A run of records
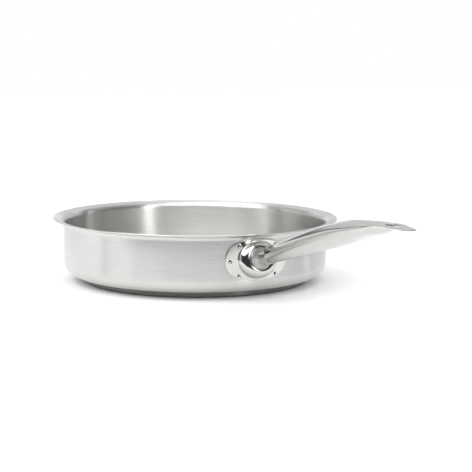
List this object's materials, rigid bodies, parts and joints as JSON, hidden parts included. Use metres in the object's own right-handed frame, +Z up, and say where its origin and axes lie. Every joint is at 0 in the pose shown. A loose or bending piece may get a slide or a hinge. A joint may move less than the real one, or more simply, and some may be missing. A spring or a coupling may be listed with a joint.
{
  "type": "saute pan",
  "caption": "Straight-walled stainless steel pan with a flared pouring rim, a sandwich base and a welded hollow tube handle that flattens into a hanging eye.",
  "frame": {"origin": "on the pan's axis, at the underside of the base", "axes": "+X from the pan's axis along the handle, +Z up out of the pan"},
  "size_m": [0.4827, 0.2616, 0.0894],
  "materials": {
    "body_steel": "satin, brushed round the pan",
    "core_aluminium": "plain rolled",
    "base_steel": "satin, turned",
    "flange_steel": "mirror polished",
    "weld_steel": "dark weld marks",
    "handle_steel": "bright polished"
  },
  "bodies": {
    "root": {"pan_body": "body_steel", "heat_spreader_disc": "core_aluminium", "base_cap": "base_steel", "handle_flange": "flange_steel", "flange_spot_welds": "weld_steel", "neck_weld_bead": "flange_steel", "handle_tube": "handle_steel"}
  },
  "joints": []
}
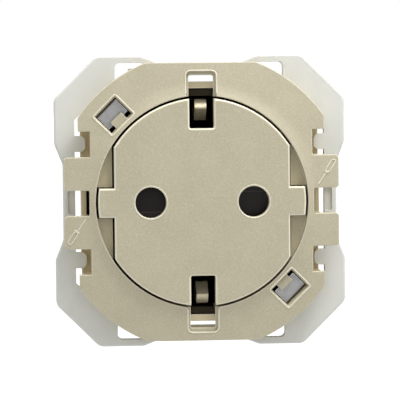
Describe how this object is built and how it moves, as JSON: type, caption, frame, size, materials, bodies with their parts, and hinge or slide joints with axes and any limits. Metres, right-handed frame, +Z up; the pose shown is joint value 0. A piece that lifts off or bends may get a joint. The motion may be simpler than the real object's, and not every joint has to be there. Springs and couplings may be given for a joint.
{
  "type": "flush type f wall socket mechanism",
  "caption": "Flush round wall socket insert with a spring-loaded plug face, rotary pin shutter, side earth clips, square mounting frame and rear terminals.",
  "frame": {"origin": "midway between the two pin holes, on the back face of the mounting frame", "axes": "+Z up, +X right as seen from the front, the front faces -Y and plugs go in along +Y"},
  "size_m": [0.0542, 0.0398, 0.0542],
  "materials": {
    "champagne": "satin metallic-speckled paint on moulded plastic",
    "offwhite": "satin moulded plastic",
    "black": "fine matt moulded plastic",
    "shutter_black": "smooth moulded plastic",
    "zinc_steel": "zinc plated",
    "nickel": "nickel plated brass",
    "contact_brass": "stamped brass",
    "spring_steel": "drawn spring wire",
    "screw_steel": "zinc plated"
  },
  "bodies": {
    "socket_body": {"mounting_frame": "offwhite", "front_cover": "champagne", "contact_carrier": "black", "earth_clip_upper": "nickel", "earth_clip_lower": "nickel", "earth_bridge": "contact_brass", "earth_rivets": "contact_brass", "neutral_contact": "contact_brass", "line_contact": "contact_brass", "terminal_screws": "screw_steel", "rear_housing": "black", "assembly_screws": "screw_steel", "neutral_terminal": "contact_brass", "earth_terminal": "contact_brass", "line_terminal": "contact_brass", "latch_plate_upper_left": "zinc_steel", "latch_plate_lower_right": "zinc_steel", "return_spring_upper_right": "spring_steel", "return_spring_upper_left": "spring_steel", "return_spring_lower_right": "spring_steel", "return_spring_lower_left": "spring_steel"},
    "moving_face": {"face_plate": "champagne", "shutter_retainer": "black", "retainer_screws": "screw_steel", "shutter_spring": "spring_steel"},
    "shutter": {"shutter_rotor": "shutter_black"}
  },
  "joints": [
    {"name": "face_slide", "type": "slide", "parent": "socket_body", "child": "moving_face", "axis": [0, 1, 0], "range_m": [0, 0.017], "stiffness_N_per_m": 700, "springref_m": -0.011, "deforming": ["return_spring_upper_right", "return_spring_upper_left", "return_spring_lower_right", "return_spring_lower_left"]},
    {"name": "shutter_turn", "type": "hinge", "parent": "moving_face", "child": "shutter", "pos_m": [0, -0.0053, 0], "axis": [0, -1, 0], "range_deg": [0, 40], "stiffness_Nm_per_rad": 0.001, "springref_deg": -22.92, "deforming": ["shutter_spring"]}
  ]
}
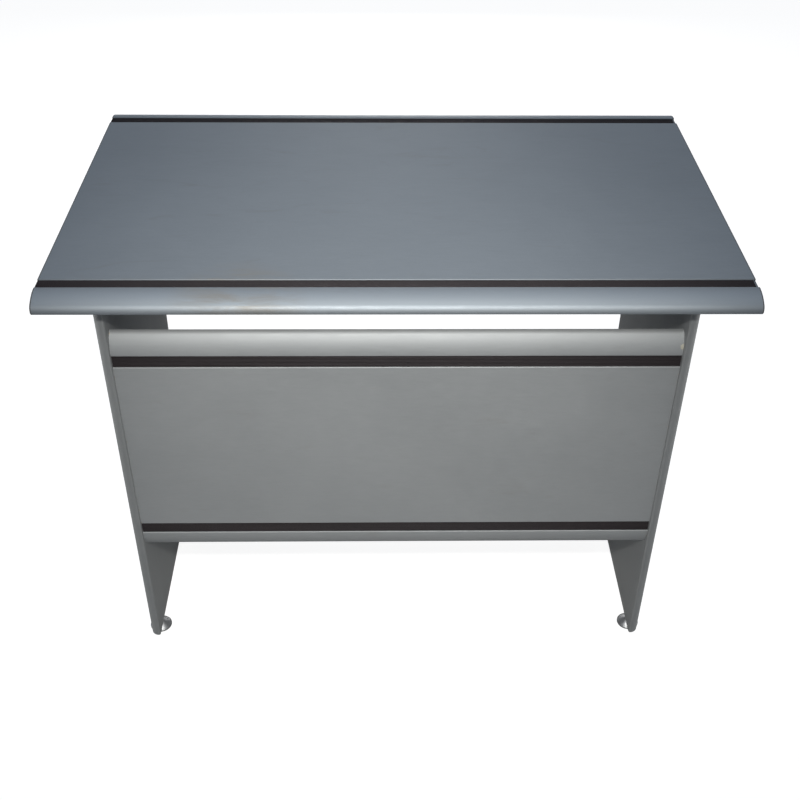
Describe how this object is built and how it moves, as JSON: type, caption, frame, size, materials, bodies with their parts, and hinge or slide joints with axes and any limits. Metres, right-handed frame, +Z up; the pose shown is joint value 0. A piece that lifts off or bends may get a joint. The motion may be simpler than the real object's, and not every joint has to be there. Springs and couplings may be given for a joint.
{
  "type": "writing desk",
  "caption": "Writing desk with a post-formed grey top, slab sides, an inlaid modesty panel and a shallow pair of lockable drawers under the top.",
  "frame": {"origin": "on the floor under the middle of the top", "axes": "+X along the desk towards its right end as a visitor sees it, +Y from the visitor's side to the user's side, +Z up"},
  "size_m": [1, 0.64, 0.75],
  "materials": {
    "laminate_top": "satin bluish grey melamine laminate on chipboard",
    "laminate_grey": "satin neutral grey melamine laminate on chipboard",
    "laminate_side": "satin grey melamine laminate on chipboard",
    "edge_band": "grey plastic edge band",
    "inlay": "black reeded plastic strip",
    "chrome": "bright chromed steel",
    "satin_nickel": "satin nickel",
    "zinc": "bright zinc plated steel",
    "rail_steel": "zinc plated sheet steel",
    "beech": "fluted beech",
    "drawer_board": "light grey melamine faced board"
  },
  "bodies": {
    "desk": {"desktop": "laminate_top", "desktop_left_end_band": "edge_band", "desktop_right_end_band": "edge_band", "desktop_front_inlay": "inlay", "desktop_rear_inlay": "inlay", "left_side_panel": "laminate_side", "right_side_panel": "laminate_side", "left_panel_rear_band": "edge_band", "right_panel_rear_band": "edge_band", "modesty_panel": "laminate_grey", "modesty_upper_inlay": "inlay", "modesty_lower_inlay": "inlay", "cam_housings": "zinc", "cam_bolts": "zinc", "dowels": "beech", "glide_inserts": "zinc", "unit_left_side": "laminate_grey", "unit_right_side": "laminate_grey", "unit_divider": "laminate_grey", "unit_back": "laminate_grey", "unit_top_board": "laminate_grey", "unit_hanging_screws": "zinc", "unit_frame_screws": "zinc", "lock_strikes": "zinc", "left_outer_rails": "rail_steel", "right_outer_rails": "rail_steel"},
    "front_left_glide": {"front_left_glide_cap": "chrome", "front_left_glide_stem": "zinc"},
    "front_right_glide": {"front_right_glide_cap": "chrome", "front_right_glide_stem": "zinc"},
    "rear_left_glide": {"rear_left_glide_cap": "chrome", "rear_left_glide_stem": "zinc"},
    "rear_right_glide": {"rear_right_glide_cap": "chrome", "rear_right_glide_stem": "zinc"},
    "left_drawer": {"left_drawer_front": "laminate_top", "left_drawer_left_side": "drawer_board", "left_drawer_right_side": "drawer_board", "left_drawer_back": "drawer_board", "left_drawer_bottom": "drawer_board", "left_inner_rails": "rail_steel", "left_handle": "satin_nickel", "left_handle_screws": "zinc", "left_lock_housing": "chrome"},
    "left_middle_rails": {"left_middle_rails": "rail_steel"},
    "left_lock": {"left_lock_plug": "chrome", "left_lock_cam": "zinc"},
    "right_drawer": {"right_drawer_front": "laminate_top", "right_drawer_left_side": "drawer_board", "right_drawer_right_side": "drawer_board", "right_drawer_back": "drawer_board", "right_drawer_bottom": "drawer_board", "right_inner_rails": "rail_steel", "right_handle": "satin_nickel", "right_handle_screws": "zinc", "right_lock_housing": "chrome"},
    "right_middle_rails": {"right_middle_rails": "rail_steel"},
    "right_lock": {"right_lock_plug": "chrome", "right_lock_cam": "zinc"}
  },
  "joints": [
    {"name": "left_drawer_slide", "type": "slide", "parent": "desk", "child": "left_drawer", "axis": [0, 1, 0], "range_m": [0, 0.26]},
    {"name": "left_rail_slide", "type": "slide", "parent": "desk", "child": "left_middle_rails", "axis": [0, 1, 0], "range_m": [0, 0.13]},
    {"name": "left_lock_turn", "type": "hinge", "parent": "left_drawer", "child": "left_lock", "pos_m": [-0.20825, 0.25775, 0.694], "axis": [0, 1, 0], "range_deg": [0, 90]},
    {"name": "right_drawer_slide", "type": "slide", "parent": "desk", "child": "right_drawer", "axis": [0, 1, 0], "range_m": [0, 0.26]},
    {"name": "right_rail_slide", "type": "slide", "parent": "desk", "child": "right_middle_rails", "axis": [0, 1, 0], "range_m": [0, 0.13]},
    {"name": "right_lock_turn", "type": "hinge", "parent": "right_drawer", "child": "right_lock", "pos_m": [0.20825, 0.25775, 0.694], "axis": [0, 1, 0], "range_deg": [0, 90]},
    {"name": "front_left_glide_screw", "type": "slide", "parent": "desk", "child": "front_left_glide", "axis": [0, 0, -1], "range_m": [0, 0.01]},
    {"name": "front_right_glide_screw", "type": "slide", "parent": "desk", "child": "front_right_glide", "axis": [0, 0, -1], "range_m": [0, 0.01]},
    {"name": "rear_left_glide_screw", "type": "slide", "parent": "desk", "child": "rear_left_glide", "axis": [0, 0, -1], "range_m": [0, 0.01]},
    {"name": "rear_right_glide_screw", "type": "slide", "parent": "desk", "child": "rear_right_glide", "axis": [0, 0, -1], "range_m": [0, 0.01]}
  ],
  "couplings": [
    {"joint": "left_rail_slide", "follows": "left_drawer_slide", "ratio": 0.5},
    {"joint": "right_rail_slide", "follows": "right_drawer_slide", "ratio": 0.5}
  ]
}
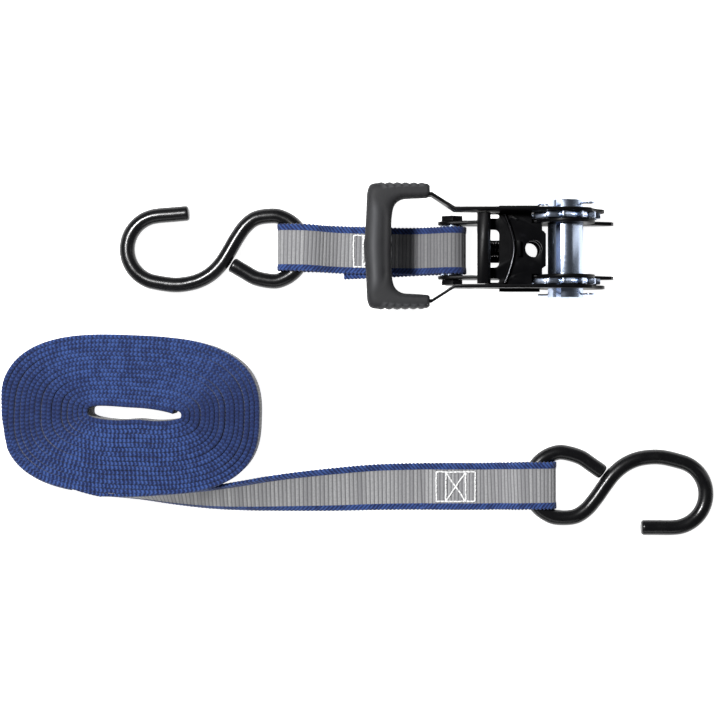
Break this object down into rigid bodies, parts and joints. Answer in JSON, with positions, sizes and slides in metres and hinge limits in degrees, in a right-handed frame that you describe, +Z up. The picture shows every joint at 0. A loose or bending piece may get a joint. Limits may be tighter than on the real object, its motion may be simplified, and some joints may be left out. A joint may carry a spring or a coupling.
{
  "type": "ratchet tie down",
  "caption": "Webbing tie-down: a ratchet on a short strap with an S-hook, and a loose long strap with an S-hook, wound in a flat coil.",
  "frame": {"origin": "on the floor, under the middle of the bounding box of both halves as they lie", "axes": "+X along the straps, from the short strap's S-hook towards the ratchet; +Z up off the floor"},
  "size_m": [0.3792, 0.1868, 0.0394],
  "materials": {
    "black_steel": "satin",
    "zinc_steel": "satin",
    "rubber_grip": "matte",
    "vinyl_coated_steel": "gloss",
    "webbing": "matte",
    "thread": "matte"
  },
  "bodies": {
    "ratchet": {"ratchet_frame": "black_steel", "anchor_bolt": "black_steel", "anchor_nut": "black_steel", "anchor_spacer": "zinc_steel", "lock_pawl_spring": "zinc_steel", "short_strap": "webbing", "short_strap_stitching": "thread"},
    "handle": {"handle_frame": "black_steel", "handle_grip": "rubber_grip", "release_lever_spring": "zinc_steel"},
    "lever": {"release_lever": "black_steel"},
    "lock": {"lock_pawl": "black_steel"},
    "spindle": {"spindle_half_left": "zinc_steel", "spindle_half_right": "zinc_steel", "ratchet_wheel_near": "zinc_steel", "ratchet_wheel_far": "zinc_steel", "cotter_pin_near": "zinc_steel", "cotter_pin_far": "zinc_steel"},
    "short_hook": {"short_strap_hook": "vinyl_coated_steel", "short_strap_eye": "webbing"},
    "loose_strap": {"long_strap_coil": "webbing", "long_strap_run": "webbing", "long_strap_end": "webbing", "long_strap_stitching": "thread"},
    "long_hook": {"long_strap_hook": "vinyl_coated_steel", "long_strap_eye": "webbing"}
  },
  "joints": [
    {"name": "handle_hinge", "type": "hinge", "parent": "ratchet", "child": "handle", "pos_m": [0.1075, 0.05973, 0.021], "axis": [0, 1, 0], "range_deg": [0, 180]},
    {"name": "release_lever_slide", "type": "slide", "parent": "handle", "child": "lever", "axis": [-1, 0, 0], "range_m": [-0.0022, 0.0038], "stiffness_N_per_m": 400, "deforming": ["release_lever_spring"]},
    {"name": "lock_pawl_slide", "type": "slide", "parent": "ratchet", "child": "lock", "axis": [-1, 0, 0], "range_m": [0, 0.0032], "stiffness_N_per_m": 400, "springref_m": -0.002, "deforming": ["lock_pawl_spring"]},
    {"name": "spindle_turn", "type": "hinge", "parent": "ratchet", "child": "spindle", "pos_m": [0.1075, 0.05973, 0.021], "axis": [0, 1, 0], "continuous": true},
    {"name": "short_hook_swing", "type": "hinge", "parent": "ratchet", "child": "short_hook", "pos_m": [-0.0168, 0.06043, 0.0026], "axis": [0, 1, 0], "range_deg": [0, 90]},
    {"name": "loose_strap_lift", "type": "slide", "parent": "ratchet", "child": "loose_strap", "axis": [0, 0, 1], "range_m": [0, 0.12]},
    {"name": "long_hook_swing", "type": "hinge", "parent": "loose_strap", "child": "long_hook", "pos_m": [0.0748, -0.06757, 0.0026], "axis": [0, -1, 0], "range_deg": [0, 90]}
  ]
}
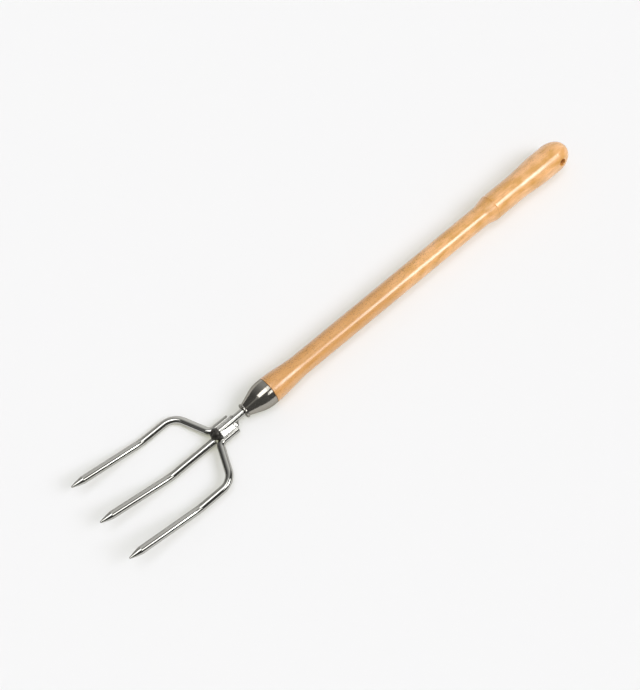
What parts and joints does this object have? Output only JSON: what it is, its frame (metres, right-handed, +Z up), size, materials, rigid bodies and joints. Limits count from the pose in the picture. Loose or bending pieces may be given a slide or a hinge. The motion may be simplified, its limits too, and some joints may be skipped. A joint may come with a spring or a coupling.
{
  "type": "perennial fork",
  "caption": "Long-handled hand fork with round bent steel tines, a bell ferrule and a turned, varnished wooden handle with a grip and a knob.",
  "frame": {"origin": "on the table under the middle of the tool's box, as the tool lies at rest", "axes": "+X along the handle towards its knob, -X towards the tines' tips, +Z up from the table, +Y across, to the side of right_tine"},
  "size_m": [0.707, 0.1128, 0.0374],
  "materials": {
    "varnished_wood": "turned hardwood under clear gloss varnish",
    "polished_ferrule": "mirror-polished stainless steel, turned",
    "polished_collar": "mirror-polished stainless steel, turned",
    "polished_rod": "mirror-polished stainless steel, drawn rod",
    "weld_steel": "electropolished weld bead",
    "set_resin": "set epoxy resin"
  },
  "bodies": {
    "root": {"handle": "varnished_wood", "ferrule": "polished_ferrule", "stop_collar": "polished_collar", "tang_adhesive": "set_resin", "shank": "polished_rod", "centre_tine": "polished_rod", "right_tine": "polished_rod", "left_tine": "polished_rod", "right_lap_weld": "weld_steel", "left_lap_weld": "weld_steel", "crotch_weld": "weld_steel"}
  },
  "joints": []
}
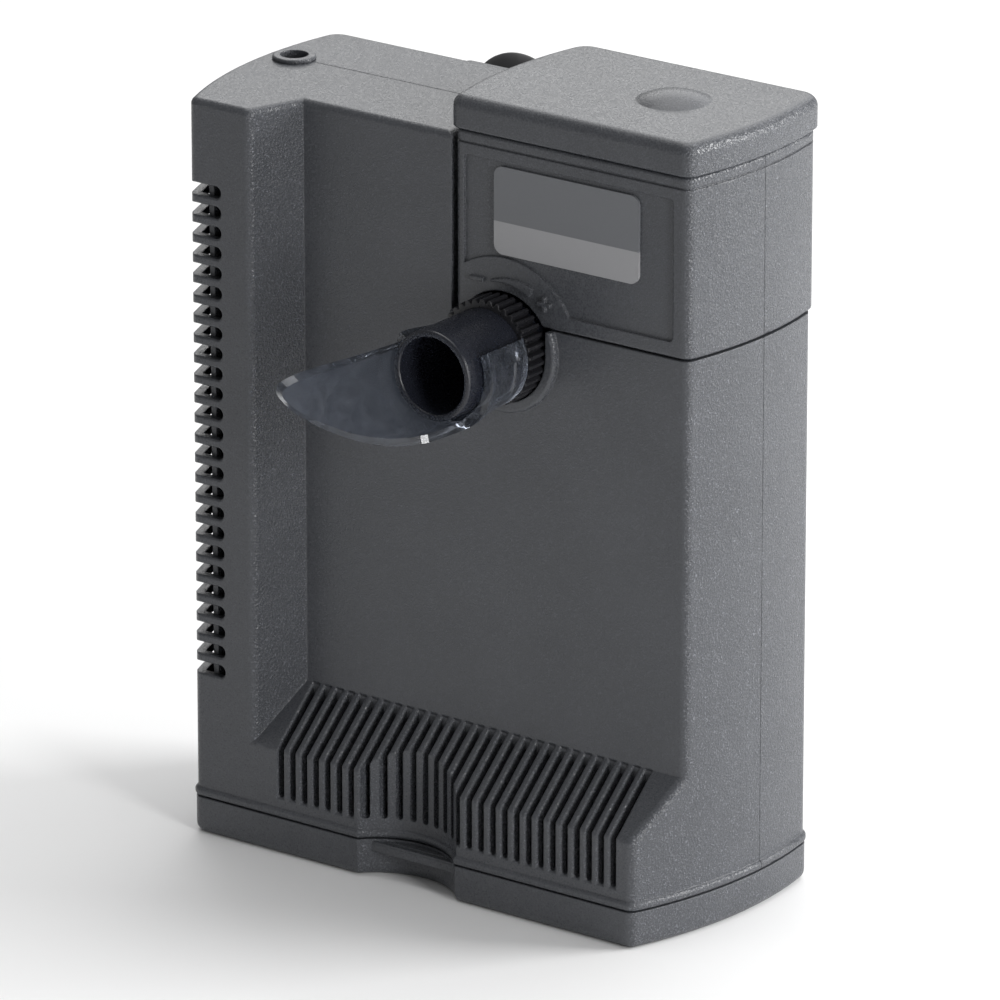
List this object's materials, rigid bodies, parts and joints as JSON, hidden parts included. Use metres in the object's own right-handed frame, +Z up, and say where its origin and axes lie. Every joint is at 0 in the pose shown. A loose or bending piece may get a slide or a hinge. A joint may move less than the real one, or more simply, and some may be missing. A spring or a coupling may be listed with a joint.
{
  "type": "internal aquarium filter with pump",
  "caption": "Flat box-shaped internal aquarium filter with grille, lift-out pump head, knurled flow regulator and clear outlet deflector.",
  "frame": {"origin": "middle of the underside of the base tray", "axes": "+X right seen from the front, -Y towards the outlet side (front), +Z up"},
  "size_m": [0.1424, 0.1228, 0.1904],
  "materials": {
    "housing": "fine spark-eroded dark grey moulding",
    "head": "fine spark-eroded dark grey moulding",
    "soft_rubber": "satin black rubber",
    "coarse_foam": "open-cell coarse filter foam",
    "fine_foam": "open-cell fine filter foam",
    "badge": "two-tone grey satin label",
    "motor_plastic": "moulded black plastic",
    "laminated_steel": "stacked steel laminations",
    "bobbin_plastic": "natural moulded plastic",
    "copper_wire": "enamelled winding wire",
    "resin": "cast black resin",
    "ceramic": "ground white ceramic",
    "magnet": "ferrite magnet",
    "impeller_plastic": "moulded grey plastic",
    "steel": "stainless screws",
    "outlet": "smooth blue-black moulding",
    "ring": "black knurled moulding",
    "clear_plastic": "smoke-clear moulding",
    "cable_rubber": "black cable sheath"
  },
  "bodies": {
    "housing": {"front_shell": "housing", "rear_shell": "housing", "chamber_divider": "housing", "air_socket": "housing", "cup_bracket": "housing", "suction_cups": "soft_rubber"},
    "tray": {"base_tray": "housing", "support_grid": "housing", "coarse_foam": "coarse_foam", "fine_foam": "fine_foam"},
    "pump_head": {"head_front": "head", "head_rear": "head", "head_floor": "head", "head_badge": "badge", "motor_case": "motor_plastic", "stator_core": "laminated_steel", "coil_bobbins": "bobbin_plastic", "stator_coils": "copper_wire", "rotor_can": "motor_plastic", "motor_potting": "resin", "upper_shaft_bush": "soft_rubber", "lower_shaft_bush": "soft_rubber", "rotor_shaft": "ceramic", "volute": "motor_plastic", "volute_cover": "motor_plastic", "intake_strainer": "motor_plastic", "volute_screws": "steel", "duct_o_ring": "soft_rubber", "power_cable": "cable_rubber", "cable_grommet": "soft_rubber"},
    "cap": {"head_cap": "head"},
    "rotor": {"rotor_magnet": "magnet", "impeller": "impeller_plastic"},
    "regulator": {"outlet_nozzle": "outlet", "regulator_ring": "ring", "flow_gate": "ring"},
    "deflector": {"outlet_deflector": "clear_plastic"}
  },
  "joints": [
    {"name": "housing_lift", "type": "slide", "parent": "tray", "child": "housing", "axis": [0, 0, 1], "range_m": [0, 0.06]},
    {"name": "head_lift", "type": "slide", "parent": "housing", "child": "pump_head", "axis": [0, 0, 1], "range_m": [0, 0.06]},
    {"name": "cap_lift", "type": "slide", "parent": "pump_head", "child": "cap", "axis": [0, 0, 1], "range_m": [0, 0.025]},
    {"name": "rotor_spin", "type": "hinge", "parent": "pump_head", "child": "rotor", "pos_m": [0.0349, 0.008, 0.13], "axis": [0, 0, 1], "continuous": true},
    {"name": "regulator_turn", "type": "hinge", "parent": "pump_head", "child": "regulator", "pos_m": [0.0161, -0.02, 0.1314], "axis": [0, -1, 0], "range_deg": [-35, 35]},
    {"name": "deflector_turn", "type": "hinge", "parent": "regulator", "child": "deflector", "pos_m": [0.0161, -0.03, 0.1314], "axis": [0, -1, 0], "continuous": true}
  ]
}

# [Problem to solve]
Select every line of the material above holding the word "picture" and copy it.

# [Exercise solution]
Break this object down into rigid bodies, parts and joints. Answer in JSON, with positions, sizes and slides in metres and hinge limits in degrees, in a right-handed frame that you describe, +Z up. The picture shows every joint at 0. A loose or bending piece may get a joint. Limits may be tighter than on the real object, its motion may be simplified, and some joints may be left out. A joint may carry a spring or a coupling.
What parts and joints does this object have? Output only JSON: what it is, its frame (metres, right-handed, +Z up), size, materials, rigid bodies and joints. Limits count from the pose in the picture. Loose or bending pieces may be given a slide or a hinge. The motion may be simplified, its limits too, and some joints may be skipped. A joint may come with a spring or a coupling.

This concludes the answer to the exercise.